Dan Whitney embraces being the redneck id of the fly-over states.

You may know Whitney better by his professional name: Larry the Cable Guy.

Currently the hottest name of the Southern comics from the Blue Collar Comedy Tour, Larry the Cable Guy has already sold out the April 28 show at the Augusta Civic Center, but seats remain for the added show May 1.

In a recent phone interview, Whitney opened with what he’s known for: a one-liner. “I saw a vision of the Virgin Mary in my potato salad. It’s going to be a good day.”

One-liners are his bread and butter, and Whitney’s proud of that, if somewhat defensive.

“What I do isn’t stupid,” he said. “I challenge anybody to sit down and write one-liners for a stand-up act. I do it all the time, and I’m good at it.”

So who are the fans of Larry?: “It’s not a Southern thing or a country thing,” Whitney explained. “It’s anybody who likes to laugh.”

He pointed to a recent visit to “Live with Regis and Kelly,” when host Regis Philbin asked about his fans: “All the audience started to clap. It’s comedy for anybody.”

Those that don’t get Larry are “intellectual snobs that think they’re more educated than the rest of the country,” Whitney said. “And that’s fine with me.”

Hollywood has taken to Larry, however, as the film “Larry the Cable Guy: Health Inspector,” which cost $3.5 million to make, earned $12 million in its first two weeks of release.

“We wanted to make people laugh, and it did,” Whitney said. “It was a funny script, and I was able to ad-lib and rewrite it, to do whatever I wanted to do with it. Fans like to see you try something different, and they pull for you.”

Next up for Whitney is the Pixar animated film “Cars,” to be released June 9, in which he voices Mater the tow truck.

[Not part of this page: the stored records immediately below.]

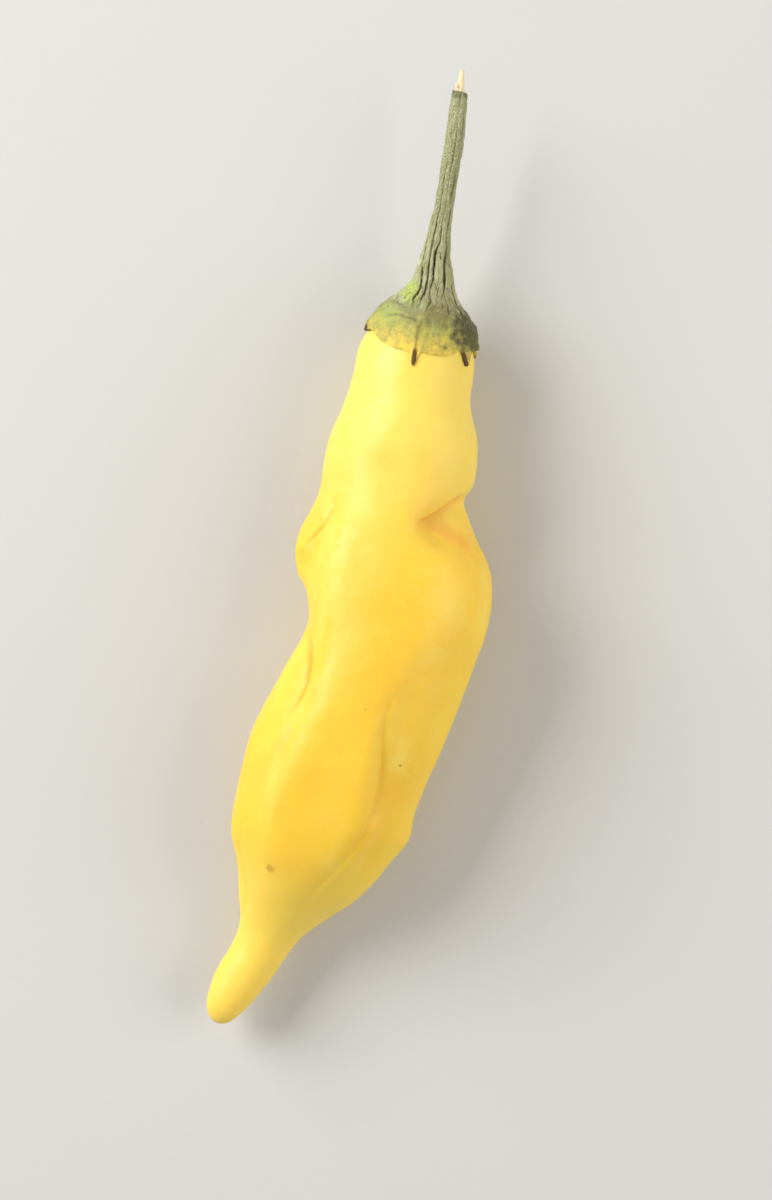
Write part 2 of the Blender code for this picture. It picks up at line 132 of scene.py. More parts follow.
# Creases of the pod's upper side, finer than its solid holds, in the same way. Power 1
# is a sharp crease and 2 a soft groove.
CREASES = [
    {  # under the shoulder's lobe, on the right
        "path": [
            (9.7, -16.7, 0.3),
            (8.9, -17.5, 0.55),
            (8.0, -18.5, 0.6),
            (7.0, -19.6, 0.6),
            (6.1, -20.5, 0.55),
            (5.3, -21.0, 0.35),
            (4.5, -21.4, 0.0),
        ],
        "reach": (0.7, 0.2),
        "power": 1,
    },
    {  # below the hollow, round the belly's lobe
        "path": [
            (6.3, -22.2, 0.0),
            (7.6, -22.7, 0.12),
            (9.4, -22.7, 0.16),
            (10.9, -23.4, 0.16),
            (12.0, -24.6, 0.1),
            (12.8, -26.6, 0.0),
        ],
        "reach": (0.8, 0.35),
        "power": 1,
    },
    {  # inside the small lobe on the left
        "path": [
            (-7.3, -20.6, 0.0),
            (-6.8, -20.9, 0.08),
            (-5.9, -21.2, 0.14),
            (-5.5, -22.2, 0.18),
            (-5.9, -24.2, 0.24),
            (-6.7, -25.8, 0.2),
            (-7.5, -27.2, 0.1),
            (-7.8, -28.4, 0.08),
            (-7.6, -29.6, 0.06),
            (-7.1, -31.2, 0.0),
        ],
        "reach": (0.5, 0.18),
        "power": 1,
    },
    {  # the long fold down the left
        "path": [
            (-5.2, -35.6, 0.2),
            (-4.9, -36.8, 0.42),
            (-4.1, -38.8, 0.5),
            (-3.5, -40.8, 0.5),
            (-3.3, -43.0, 0.44),
            (-3.5, -45.0, 0.34),
            (-4.1, -46.9, 0.18),
            (-4.9, -48.8, 0.0),
            (-5.5, -52.5, 0.0),
            (-6.4, -57.0, 0.0),
            (-6.6, -61.0, 0.06),
            (-6.4, -64.5, 0.2),
            (-5.0, -67.4, 0.28),
            (-4.0, -70.0, 0.25),
            (-3.3, -72.9, 0.0),
        ],
        "reach": (0.2, 0.65),
        "power": 1,
    },
    {  # the soft furrow that runs on from the flap's end
        "path": [
            (-3.9, -46.4, 0.05),
            (-4.8, -47.8, 0.14),
            (-6.2, -49.8, 0.2),
            (-7.3, -52.0, 0.2),
            (-7.6, -54.5, 0.18),
            (-7.5, -57.0, 0.12),
            (-7.0, -60.0, 0.0),
        ],
        "reach": (0.8, 0.9),
        "power": 2,
    },
    {  # the long groove down the right
        "path": [
            (8.2, -40.0, 0.0),
            (7.2, -43.0, 0.16),
            (7.0, -45.0, 0.3),
            (7.3, -47.0, 0.45),
            (8.1, -50.5, 0.52),
            (8.6, -53.8, 0.52),
            (8.6, -56.6, 0.48),
            (8.0, -59.6, 0.4),
            (7.3, -61.4, 0.34),
            (6.2, -63.6, 0.26),
            (4.2, -66.7, 0.16),
            (2.7, -69.9, 0.1),
            (1.9, -72.5, 0.0),
        ],
        "reach": (0.42, 1.1),
        "power": 1.5,
    },
]

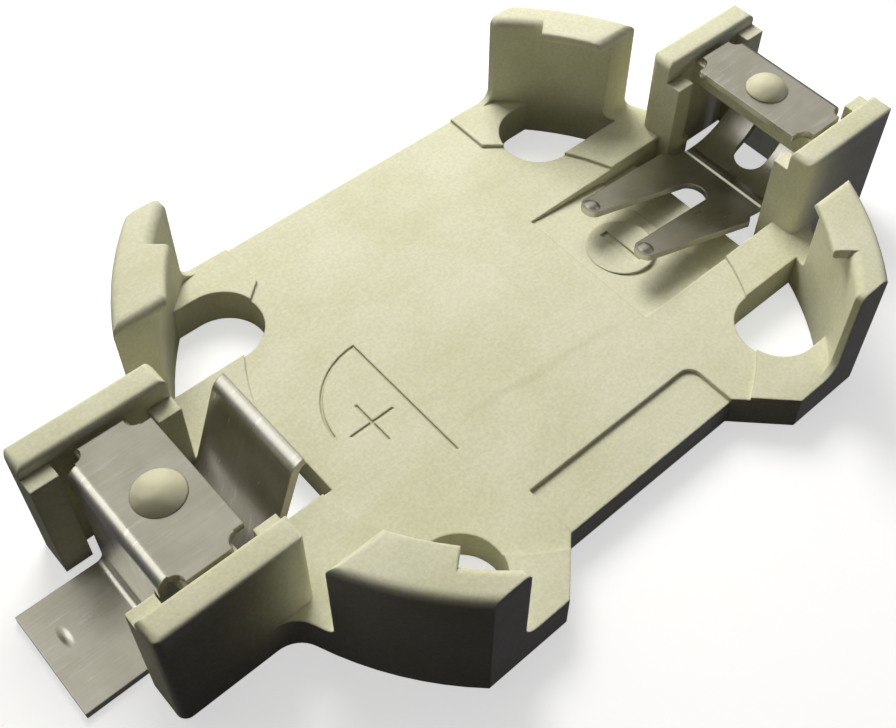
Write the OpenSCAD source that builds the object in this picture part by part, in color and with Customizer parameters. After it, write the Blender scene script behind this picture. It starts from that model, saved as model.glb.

“That was one of the funniest things I ever did,” he recalled. “I made a lot of good friends at Pixar.”

So how has becoming a movie star changed Whitney’s life?

“Absolutely none,” he said, calling from the Lincoln, Neb., airport after visiting his sister and nephews. “I’m spitting into a dip cup and wearing cutoff camo sweats. As [comic] Colin Quinn once said about us, ‘The paparazzi are never hanging out at the Myrtle Beach Go-Karts.'”

Whitney has become quite the multimedia hyphenate. His most recent comedy album, “The Right to Bare Arms,” debuted at No. 1 on the SoundScan comedy charts, No. 1 on the country charts and No. 7 on the Top 200 charts, went gold and earned him a Grammy nomination. His book “Git-R-Done,” released Oct. 26, 2005, debuted at No. 25 on The New York Times best-seller list.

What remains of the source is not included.